With Backstrom’s power-play tally in Monday’s game, the Caps are now 12-for-37 (32.4%) with the extra man this month.
Brouwering Up – Brouwer assisted on both Washington goals for his second multiple-point game in the last three. He has a four-game scoring streak (one goal, five assists) and he has had at least one assist in four straight games for the first time in his NHL career.
The 300 Club – Caps defenseman Karl Alzner played in the 300th game of his NHL career on Monday. The first game of Alzner’s NHL career came on Nov. 26, 2008 against the Atlanta Thrashers at Verizon Center.
Back In The Saddle – Caps forward Brooks Laich was activated from long-term injured reserve and installed into the Washington lineup for Monday’s game after missing 11 straight games with a lower body injury.
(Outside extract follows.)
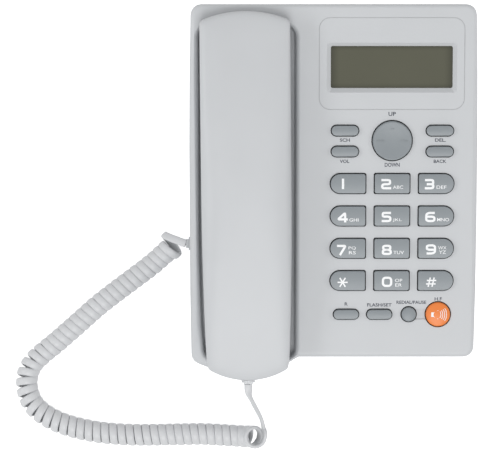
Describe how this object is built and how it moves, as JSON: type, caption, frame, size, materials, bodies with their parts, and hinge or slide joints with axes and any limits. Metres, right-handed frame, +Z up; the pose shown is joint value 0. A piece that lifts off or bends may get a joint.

Laich logged 13:23 in Monday’s game, including 4:20 worth of shorthanded ice time to lead all Washington forwards in that department. He also won nine of 13 face-offs (69%) on the night.
“First three or four shifts were getting [my] legs under me,” says Laich. “It’s been about a month since I’ve played. And then after that, as the game wore on. I actually felt a lot better.”
Laich started the game on the left side of Washington’s fourth line with Beagle and Tom Wilson. He moved up to the middle of a unit with Chimera and Joel Ward later in the contest.
By The Numbers – John Carlson paced the Capitals with 25:12 in ice time and five blocked shots … Ovechkin led the Caps with five shots on net, 14 shot attempts and four hits … Washington won 45 of 68 face-offs (66%) in the game … Grabovski won 10 of 13 draws (77%) … Backstrom has 15 points (three goals, 12 assists) in his last seven games … Grabovski has 10 points (four goals, six assists) in his last 10 games … Daniel Winnik and Ryan Getzlaf paced the Ducks with five shots on net each … Ducks defenseman Mark Fistric led Anaheim with five hits in the game … Getzlaf and Lovejoy led the way for Anaheim with four blocked shots each.